Support Questions
Find answers, ask questions, and share your expertise
Announcements
Check out our newest addition to the community, the Cloudera Innovation Accelerator group hub.

Uses of Complex Spark SQL Data Types

New Contributor

I read that Spark SQL has three complex data types: ArrayType, MapType, and StructType. When would you use these? I'm confused because I was taught that SQL tables should never, ever contain arrays/lists in a single cell value, so why does Spark SQL allow having arraytype?

3 REPLIES 3

New Contributor

Hi,

 

Complex types are generally used to aggregate the characteristics of an object, for example:

Based on: https://impala.apache.org/docs/build/html/topics/impala_struct.html#struct
type:

current_address STRUCT <
        street_address: STRUCT
        <street_number: INT,
         street_name: STRING,
         street_type: STRING>,
         country: STRING,
         postal_code: STRING>

So now we have the 'current_address' attribute and its members grouped.
This is not only organizational, but also has an impact on the performance of the processes related to this table.

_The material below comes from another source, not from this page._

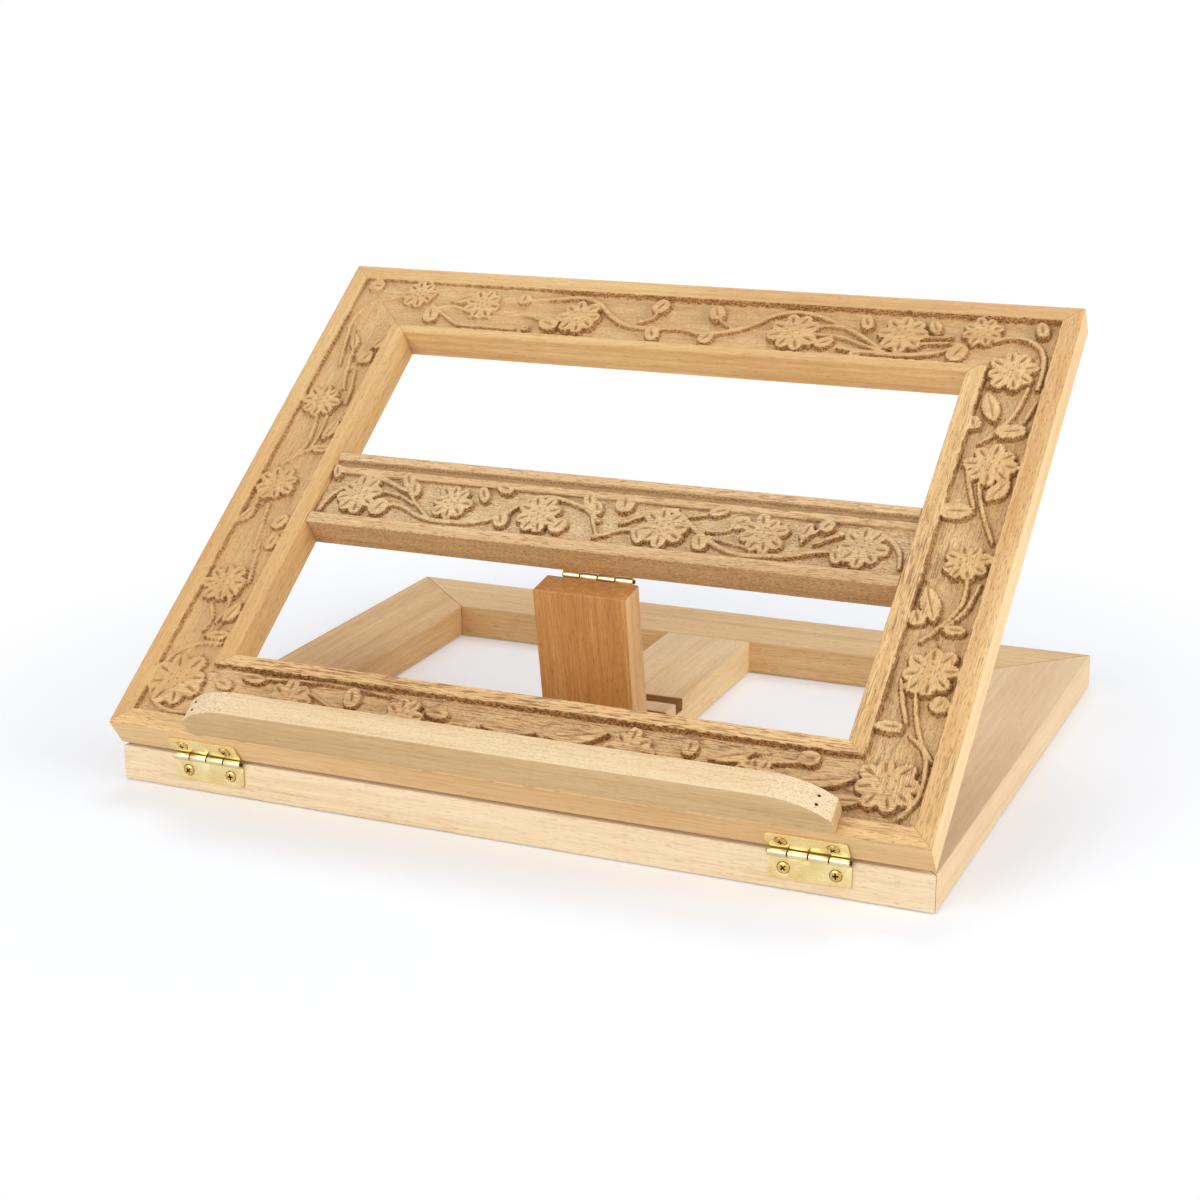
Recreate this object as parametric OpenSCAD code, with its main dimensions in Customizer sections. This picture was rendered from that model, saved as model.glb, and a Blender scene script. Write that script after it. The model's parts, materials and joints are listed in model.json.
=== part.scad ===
// Folding book stand: a mitred hardwood base, a carved book frame hinged to its
// front edge, and a strut that holds the frame up from a row of grooves.
// Units are millimetres. X is the width, Y runs from front to back and Z is up.
// The origin is the middle of the base's underside.

/* [Stand] */
// Width of the stand: the base and the book frame are equally wide
stand_w = 368; // [320:1:420]
// Depth of the base and length of the book frame, which covers it when folded
stand_d = 288; // [262:1:330]
// Angle of the open frame above the base, in degrees
tilt = 35.4; // [33:0.1:37]
// Gap between the frame and the base when the stand is folded
fold_gap = 0.3; // [0.2:0.1:1]

/* [Boards] */
// Thickness of every board
board_t = 16; // [14:0.5:20]
// Width of the mitred rails and stiles
rail_w = 44; // [38:1:50]
// Width of the rail that crosses the middle of the book frame
middle_w = 44; // [38:1:50]
// Width of the grooved plank down the middle of the base
plank_w = 44; // [36:1:60]

/* [Carved field] */
// Flat band along the outer edge of each rail
outer_band = 9; // [7:0.5:12]
// Flat band along the inner edge of each rail
inner_band = 8; // [6:0.5:10]
// Depth of the sunk field between the bands
field_depth = 2.8; // [1:0.1:4]
// Width of the cove where the field rises to the outer band
cove_w = 9; // [5:0.5:14]
// Flat band along the lower edge of the middle rail
middle_band = 7.5; // [5:0.5:10]
// Width of the rounded bead along the top of the middle rail
bead_w = 6; // [4:0.5:8]
// Width of the quirk, the narrow channel beside the bead
bead_quirk = 2.5; // [1:0.5:3]
// Width of the fillet, the narrow step beside the quirk
bead_fillet = 3.5; // [2:0.5:4]

/* [Book ledge] */
// Distance of the ledge's ends from the frame's sides, on average
ledge_margin = 39.5; // [20:0.5:60]
// Thickness of the ledge
ledge_t = 11; // [8:0.5:14]
// Height of the ledge above the carved face
ledge_h = 20; // [14:0.5:26]
// Distance of the ledge's middle from the frame's middle
ledge_x = 2; // [-8:0.5:8]
// Height of the square part of each end
ledge_end_h = 8.5; // [6:0.5:12]
// Length of the curve at each end
ledge_curve_l = 25; // [20:1:40]

/* [Strut and grooves] */
// Width of the strut
strut_w = 44; // [30:1:60]
// Lean of the open strut from upright, its foot to the rear, in degrees
strut_lean = 9.2; // [6:0.1:12]
// Gap at the foot when the strut is folded into the frame
stow_gap = 1; // [0.6:0.1:3]
// Gap between the strut's hinged end and the middle rail
strut_end_gap = 0.4; // [0.3:0.1:1]
// Thickness of the strut's foot at its tip
foot_t = 2.5; // [1.5:0.1:2.8]
// Length of the slanted cut in front of the foot
foot_cut_l = 18.5; // [17.5:0.5:22]
// Clearance round the foot in its groove
foot_gap = 0.3; // [0.2:0.05:0.5]
// Width of each groove
groove_w = 9; // [8.8:0.1:11]
// Depth of each groove
groove_depth = 6; // [4.5:0.5:6]
// Number of grooves
groove_count = 3; // [1:1:5]
// Distance from one groove to the next
groove_pitch = 20.75; // [16:0.25:24]

/* [Hinges] */
// Length of each hinge along its pin
hinge_l = 34; // [28:1:40]
// Reach of each leaf from the pin's axis
leaf_reach = 11.2; // [10.2:0.1:12.5]
// Thickness of the leaves
leaf_t = 1; // [0.8:0.1:1.2]
// Corner radius of the leaves
leaf_corner_r = 1.8; // [0.5:0.1:2.5]
// Outer diameter of the knuckles
knuckle_d = 3.5; // [3.3:0.1:3.7]
// Number of knuckles on a hinge, shared by its two leaves
knuckle_count = 4; // [4:2:8]
// Diameter of the hinge pins
hinge_pin_d = 1.7; // [1.3:0.1:1.9]
// Distance of the pin's axis from the wood that the leaves lie on
axis_offset = 2; // [1.95:0.05:2.4]
// Distance of the left front hinge's middle from the stand's left side
left_hinge_in = 45; // [30:1:60]
// Distance of the right front hinge's middle from the stand's right side
right_hinge_in = 50; // [30:1:60]
// Distance of the strut hinge's middle from the strut's middle
strut_hinge_x = 2; // [-4:0.5:4]

/* [Fasteners] */
// Distance between the two screws of a leaf
screw_spacing = 21.3; // [16:0.1:23]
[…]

When you want to retrieve a data it can be done like this:

SELECT id, name,
current_address.street_address.street_number,
current_address.street_address.street_name,
current_address.street_address.street_type,
current_address.country,
current_address.postal_code
FROM struct_demo;

 

Despite the example they are giving, it refers to Apache Impala the concept is the same applied to Spark.

Hope this helps.

New Contributor

In general, different tasks necessitate varying degrees of flexibility. I've used them on datasets with varied column counts, where the first n columns are always the same, but the next n columns range from 3 to 500. Placing this into a DataFrame with an ArrayType column allows you to do any usual Spark processing while maintaining the data attached. If necessary, other processing steps can explode the array to separate rows, or I can access the complete set.

New Contributor

Spark SQL Complex Datatypes would be used in Case of Complex or Custom Requirements, where you would like to provide schema to your unstructured data, or sometimes even semi structured or structured data as well, you will also use these in Custom UDF's where you would use windowed operation and write you own advanced custom logics, and in Spark SQL you would explode that complex structure to get Dataframe's column.

 

Use-Case may vary depending upon the requirement but underlying concept would remain same as in any programming language to handle data based on data-structures for which specific type is designed.